The Sound of Falling

by Scott D. Brillon

Pub Date: June 17th, 2014
Publisher: CreateSpace

Welcome to a high school that Holden Caulfield, for all his angst, would not recognize.

In his debut novel, Brillon describes all the types lurking in the hallways of a high school: the superannuated and sclerotic, the burnout, the sacrificial newbie, the schlub of a security guard, the bullies, the jocks, the nerds, and the goths. They are all here. The protagonist is freshman Bayard Bitter (yes, Bitter), who lives with his disabled father. Bayard is a good kid even if he is always getting into fights to defend someone else. But since he inevitably throws the first punch, he gets blamed. After he clashes with Kyle Merchant, a fellow student, an English teacher named Mr. D. tells Bayard: “I realize that high-school can generally be an awful place. It’s filled with gossip and meanness and great, great stupidity. But you know what?...Eventually it ends.” Often Bayard is defending his nerdy middle school friend Abbott Bishop.

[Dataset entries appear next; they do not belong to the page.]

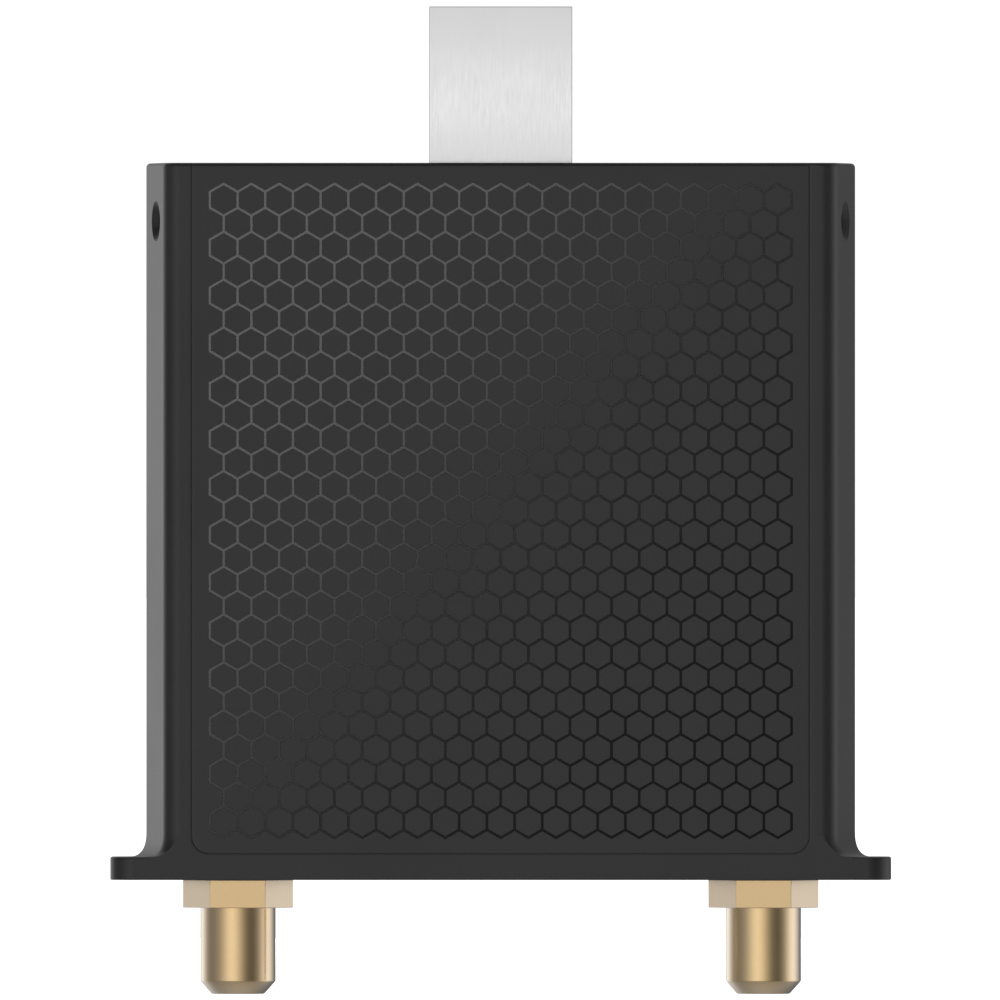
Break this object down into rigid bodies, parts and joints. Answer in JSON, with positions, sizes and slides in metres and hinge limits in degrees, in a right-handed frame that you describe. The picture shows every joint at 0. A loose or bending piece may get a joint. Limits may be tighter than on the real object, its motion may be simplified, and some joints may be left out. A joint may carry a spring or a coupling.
{
  "type": "plug-in cellular module",
  "caption": "Flanged black module with slanted sides and a honeycomb front panel, a USB plug on top and gold antenna jacks under the flange.",
  "frame": {"origin": "centre of the flange's outer face, midway between the two antenna jacks", "axes": "+Z from the flange to the plug, +Y from the honeycomb front to the back, +X to the viewer's right"},
  "size_m": [0.0654, 0.01, 0.0827],
  "materials": {
    "black_metal": "black anodised over a fine bead blast; the cover's honeycomb lines are polished",
    "black_screw": "black oxide",
    "zinc_screw": "zinc plated",
    "plug_steel": "satin nickel over folded steel",
    "plug_plastic": "moulded, fine grain",
    "contact_gold": "gold plated, bright",
    "jack_gold": "gold plated, satin",
    "white_sleeve": "turned, waxy",
    "board_green": "solder mask over glass laminate",
    "shield_tin": "tin plated sheet",
    "chip_black": "moulded package",
    "thermal_grey": "soft gap filler"
  },
  "bodies": {
    "root": {"housing": "black_metal", "front_cover": "black_metal", "cover_screw_1": "black_screw", "cover_screw_2": "black_screw", "cover_screw_3": "black_screw", "cover_screw_4": "black_screw", "board_screw_1": "zinc_screw", "board_screw_2": "zinc_screw", "board_screw_3": "zinc_screw", "board_screw_4": "zinc_screw", "usb_shell": "plug_steel", "usb_insulator": "plug_plastic", "usb_contact_power": "contact_gold", "usb_contact_data_minus": "contact_gold", "usb_contact_data_plus": "contact_gold", "usb_contact_ground": "contact_gold", "jack_socket_left": "contact_gold", "jack_socket_right": "contact_gold", "antenna_jack_left": "jack_gold", "antenna_jack_right": "jack_gold", "antenna_nut_left": "jack_gold", "antenna_nut_right": "jack_gold", "jack_insulator_left": "white_sleeve", "jack_insulator_right": "white_sleeve", "main_board": "board_green", "radio_shield": "shield_tin", "filter_left": "shield_tin", "filter_right": "shield_tin", "clock_crystal": "shield_tin", "modem_chip": "chip_black", "transceiver_chip": "chip_black", "memory_chip": "chip_black", "amplifier_left": "chip_black", "amplifier_right": "chip_black", "power_inductor": "chip_black", "power_regulator": "chip_black", "power_capacitor_1": "chip_black", "power_capacitor_2": "chip_black", "subscriber_chip": "chip_black", "surge_protector": "chip_black", "thermal_pad": "thermal_grey"}
  },
  "joints": []
}
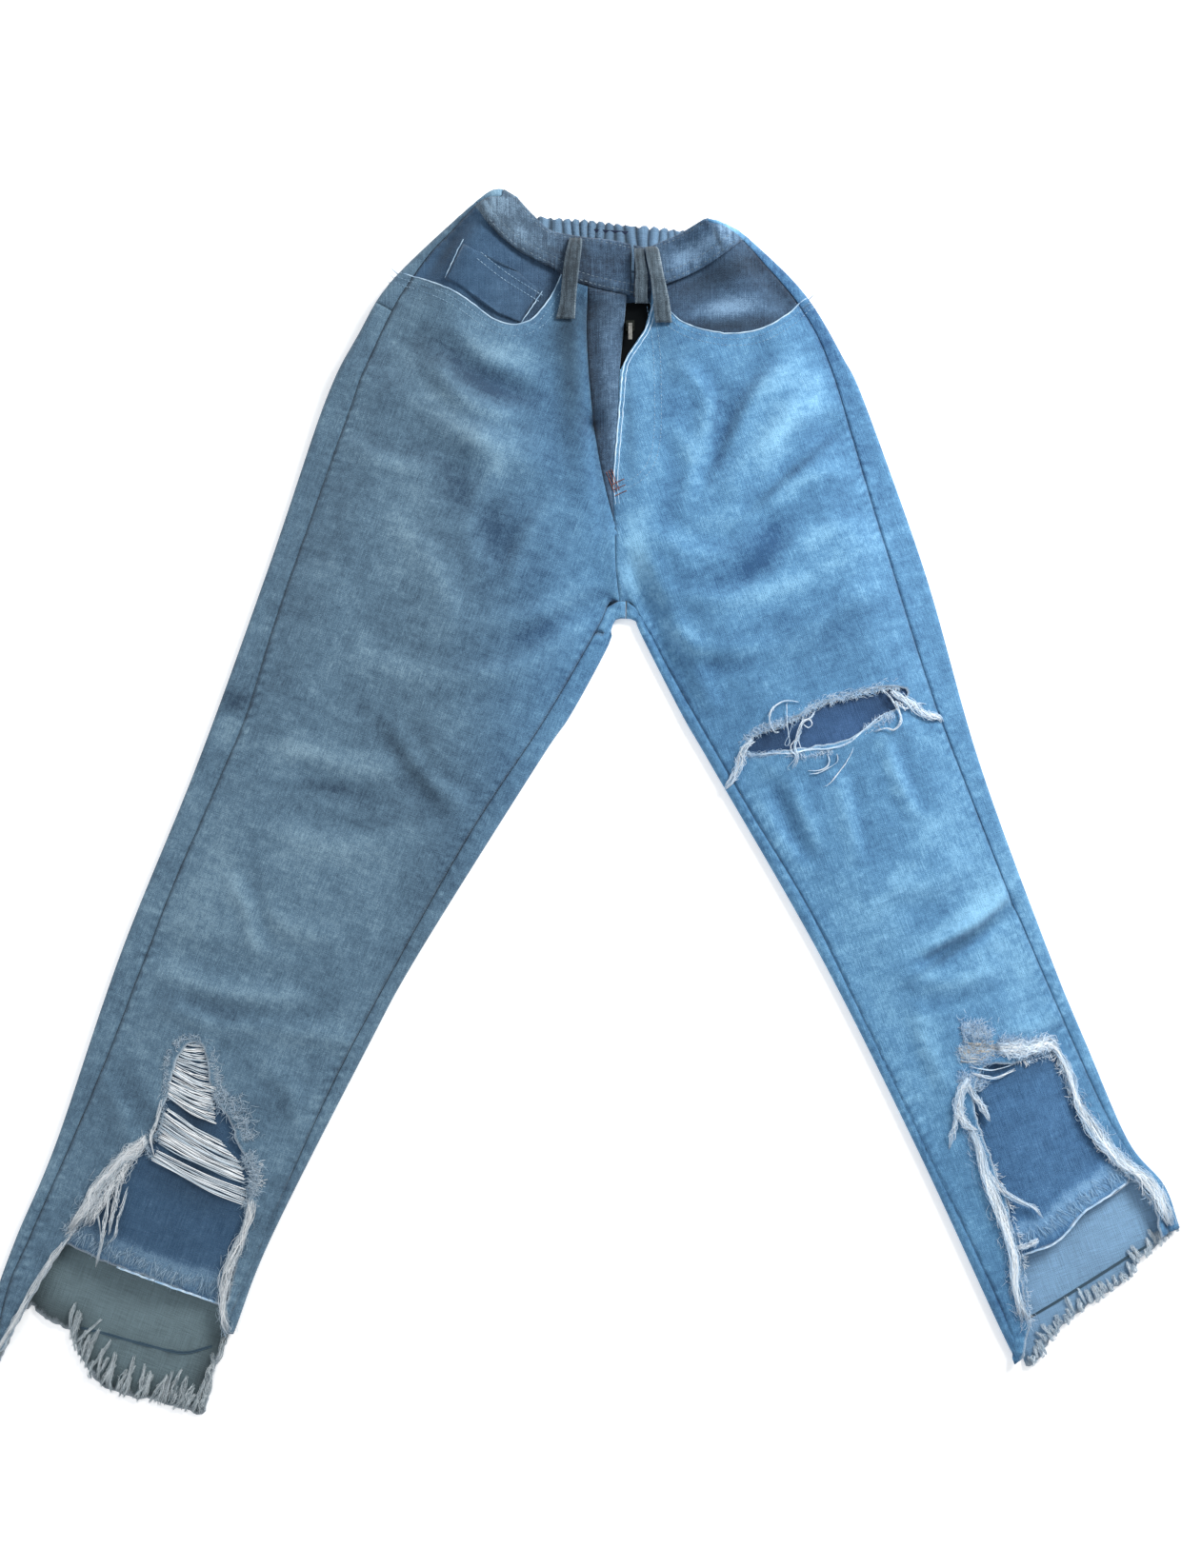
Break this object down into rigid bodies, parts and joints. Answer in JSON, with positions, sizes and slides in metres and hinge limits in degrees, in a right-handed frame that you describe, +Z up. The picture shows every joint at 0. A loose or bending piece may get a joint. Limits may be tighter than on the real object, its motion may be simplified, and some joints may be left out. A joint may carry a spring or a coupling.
{
  "type": "ripped jeans",
  "caption": "High-waisted straight jeans in washed blue denim, laid flat front up, with patched tears at knee and shins and raw frayed hems.",
  "frame": {"origin": "middle of the garment's bounding box, on the surface it lies on", "axes": "+Z up out of the surface it lies on, +Y towards the waist, +X towards the wearer's left leg"},
  "size_m": [0.946, 0.988, 0.0468],
  "materials": {
    "denim": "washed blue twill, faded along seams and folds",
    "denim_inside": "darker unworn twill of the pocket facings",
    "denim_patch": "darker twill behind the tears",
    "zip_tape": "black woven tape",
    "zip_metal": "worn antique metal",
    "label": "plain dark woven label"
  },
  "bodies": {
    "garment": {"back_right": "denim", "back_left": "denim", "yoke_right": "denim", "yoke_left": "denim", "waistband_back": "denim", "back_pocket_right": "denim", "back_pocket_left": "denim", "front_right": "denim", "front_left": "denim", "fly_placket": "denim", "waistband_front_right": "denim", "waistband_front_left": "denim", "pocket_facing_right": "denim_inside", "pocket_facing_left": "denim_inside", "coin_pocket": "denim_inside", "belt_loop_right": "denim", "belt_loop_left": "denim", "belt_loop_left_twist": "denim", "shin_patch_right": "denim_patch", "shin_patch_left": "denim_patch", "knee_patch": "denim_patch", "zip_tape": "zip_tape", "zip_slider": "zip_metal", "inner_label": "label"},
    "pull_tab": {"zip_pull": "zip_metal"}
  },
  "joints": [
    {"name": "pull_tab_hinge", "type": "hinge", "parent": "garment", "child": "pull_tab", "pos_m": [0.037, 0.383, 0.02425], "axis": [-1, 0, 0], "range_deg": [0, 165]}
  ]
}
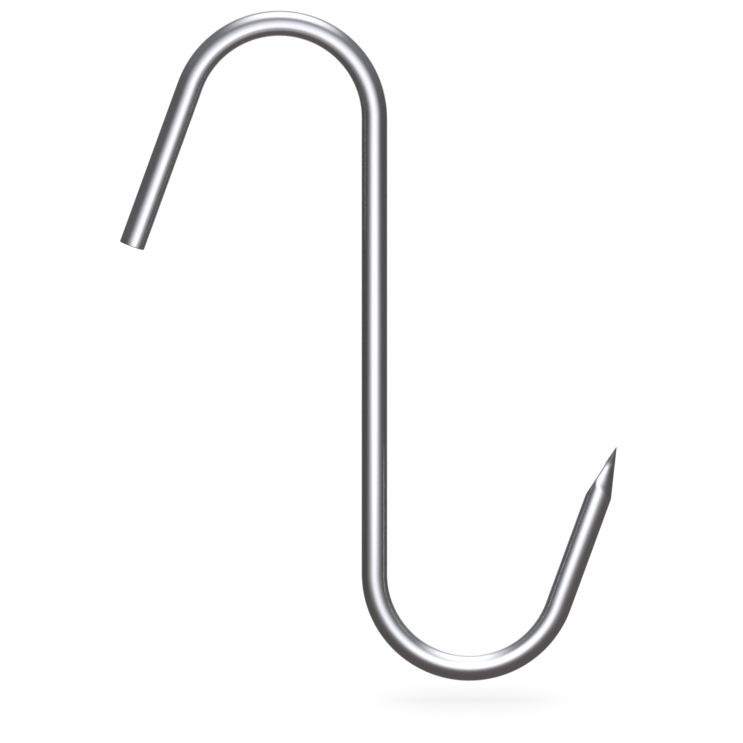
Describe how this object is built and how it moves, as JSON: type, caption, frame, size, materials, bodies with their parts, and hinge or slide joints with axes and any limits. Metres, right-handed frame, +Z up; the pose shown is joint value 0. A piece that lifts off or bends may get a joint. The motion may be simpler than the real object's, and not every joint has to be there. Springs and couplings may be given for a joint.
{
  "type": "meat hook",
  "caption": "S-shaped meat hook of round polished stainless bar, with a blunt upper hook for the rail and a sharp lower hook for the meat.",
  "frame": {"origin": "inside crown of the upper bend, where the rail bears, in the middle of the rod", "axes": "+Z up along the shank, +X from the upper hook's centre towards the shank, +Y through the hook's flat side, away from the viewer who sees the upper hook open to the left"},
  "size_m": [0.1529, 0.008, 0.207],
  "materials": {
    "polished_stainless": "polished"
  },
  "bodies": {
    "root": {"hook_rod": "polished_stainless"}
  },
  "joints": []
}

Then there are the girls. Bayard is smitten with Lee Milner, from middle school, who has grown up to be a confused tease and a taunt. At one point, he spies Sarah, a casual friend, canoodling with Mr. D. She will later seek Bayard’s help. Finally, he falls in with Nona, a goth girl who cannot hide her sadness beneath her cynicism. (Some of the best scenes transpire in the goth underworld.) The book’s intense climax, ripped from the headlines, involves the forever bullied Abbott. While this is his first book, Brillon, a high school English teacher, has obviously been practicing his craft for quite some time. The dialogue rings true, and the sense of high school anguish is all-pervasive. And in the midst of all this palpable misery, it is easy to lose sight of a simple fact: Bayard, just a normal kid, still anchors all the craziness that swirls around him. He is more of a hero than he knows. There is a little of Holden Caulfield in Bayard.

A perceptive novel with a strong teenage hero by a promising new novelist.